Muitas vezes envolvem, enganam e mistificam.
Se o doutrinador julga-se invulnerável e infalível, está perdido: é melhor passar suas atribuições a outro que, embora não tão qualificado intelectual-mente, tenha melhor condição, se conseguir manter-se ao mesmo tempo firme e humilde.

A interferência enérgica é, pois, uma questão de oportunidade; precisa ser decidida à vista da psicologia do próprio Espírito manifestante, e da maneira sugerida pela intuição do momento.
Nunca deve ir à agressividade, à irritação, à cólera, e jamais ao desafio.
Qualquer um de nós redobra suas energias, quando desafiado.
É humano, é incontestavelmente humano, esse impulso.
Quando alguém põe em dúvida um, que seja, dos nossos mais modestos atributos, tratamos logo de provar que, ao contrário, é naquilo que somos bons.

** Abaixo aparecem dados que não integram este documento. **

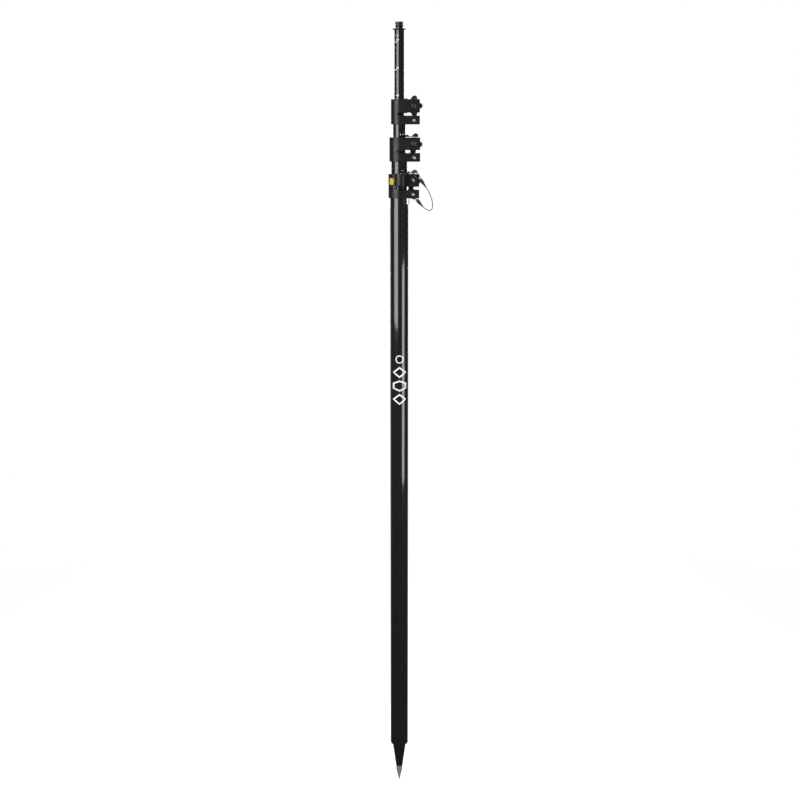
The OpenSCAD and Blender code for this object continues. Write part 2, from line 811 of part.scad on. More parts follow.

Ademais, seria desastroso recuar, intimidado, depois de uma observação mais enérgica.
O Espírito perturbado tiraria disto o melhor partido possível, para os seus fins.
Uma das muitas armas que manipulam, com extrema habilidade, é a do ridículo.
Se cairmos na tolice de dizer-lhes algo que não podemos sustentar, ou em que transpareça uma pequena pitada de cinismo, de hipocrisia ou de prepotência, estaremos em apuros muito sérios.

É preciso, pois, estarmos atentos e preparados para interferir com mais energia, certos de que firmeza não é estupidez, nem grosseria, e que o mais profundo amor fraterno pode e deve coexistir no mesmo impulso de exortação franca e corajosa.
Precisamos saber quando dizer que eles estão errados, e por quê.
Nada de gritos e murros na mesa.

Esses momentos de firmeza são também necessários quando o Espírito entra no processo que costumo chamar de “crise”, ou seja, quando começa a perceber que está cedendo.
Ainda veremos isto mais adiante, neste livro.
Baste aqui dizer que a energia, neste caso, tem que ser ainda mais adoçada, encorajadora, e não repressiva.

Em suma, a palavra enérgica é necessária, indispensável, mesmo, em freqüentes ocasiões, porque em muitos casos é fator decisivo no despertamento do irmão aturdido; mas deve ser dosada, com extrema sensibilidade, e, o momento certo, escolhido com seguro tato.